REPUBLIKA.CO.ID, Saat awal menyantap kaledo, saya masih terasa canggung untuk memegang tulang yang memiliki diameter seukuran panjang jari jempol orang dewasa ini. ''Kalau makan kaledo itu enaknya pakai tangan saja,'' celetuk Jintan.
Nah seperti yang diceritakan Jintan tentang makna kata kaledo, rupanya daging yang menempel di tulang ini memang tidak alot. Dalam kondisi yang masih hangat-hangat kuku, daging pada tulang ini terasa cukup lembut. Sambil memutar-mutar bagian tulang, mulut saya terus mencari hingga daging yang menempel di tulang itu tak lagi tersisa.
Selain menikmati dagingnya yang lembut, kaledo juga bisa diseruput. Bagian yang diseruput adalah sumsum tulang. Tak heran jika pelayan rumah makan kaledo ini biasanya menghidangkan pula sedotan serta satu paket sendok-garpu.
Untuk menyeruput sumsum, Jintan memberitahu caranya. ''Air sop kaledo ini dimasukkan dulu ke bagian dalam tulang. Setelah itu sedot sumsumnya,'' katanya sambil melepaskan tawa.
Saya langsung mengikuti tips memakan kaledo dari Jintan tadi.
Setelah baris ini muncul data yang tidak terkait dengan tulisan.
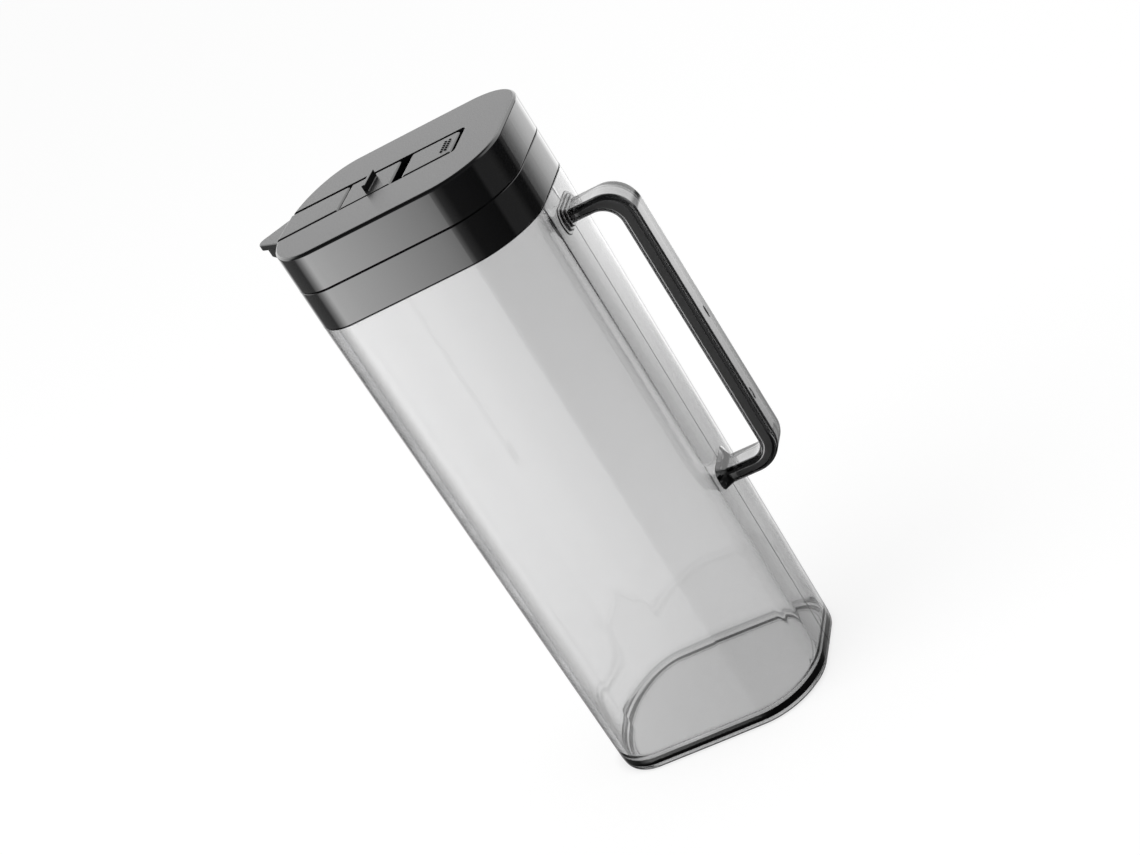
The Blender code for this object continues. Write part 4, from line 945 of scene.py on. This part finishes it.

Dalam kondisi sop yang masih hangat itulah, mulut saya kemudian menyeruput sumsum tulang dengan bantuan sedotan. Slurppp....kehangatan dan kelembutan kaledo langsung masuk ke dalam mulut.
''Wah bikin badan segar dan jadi berkeringat,'' kata Yasin Habibi, fotografer Republika, yang mengaku berada dalam kondisi kurang bugar saat berkunjung ke Palu. ''Kemarin sebelum berangkat, badan saya sempat panas. Sehabis makan kaledo, keringat jadi keluar semua,'' katanya sambil menyeka keringat yang masih membahasi wajahnya.
Dalam menyantap kaledo ini, tandem yang paling sering dihidangkan adalah singkong. Singkong yang sudah direbus itu disatukan dengan sop kaledo yang hangat. ''Bisa juga pakai nasi. Tapi orang Palu lebih senang dengan singkong,'' kata Jintan.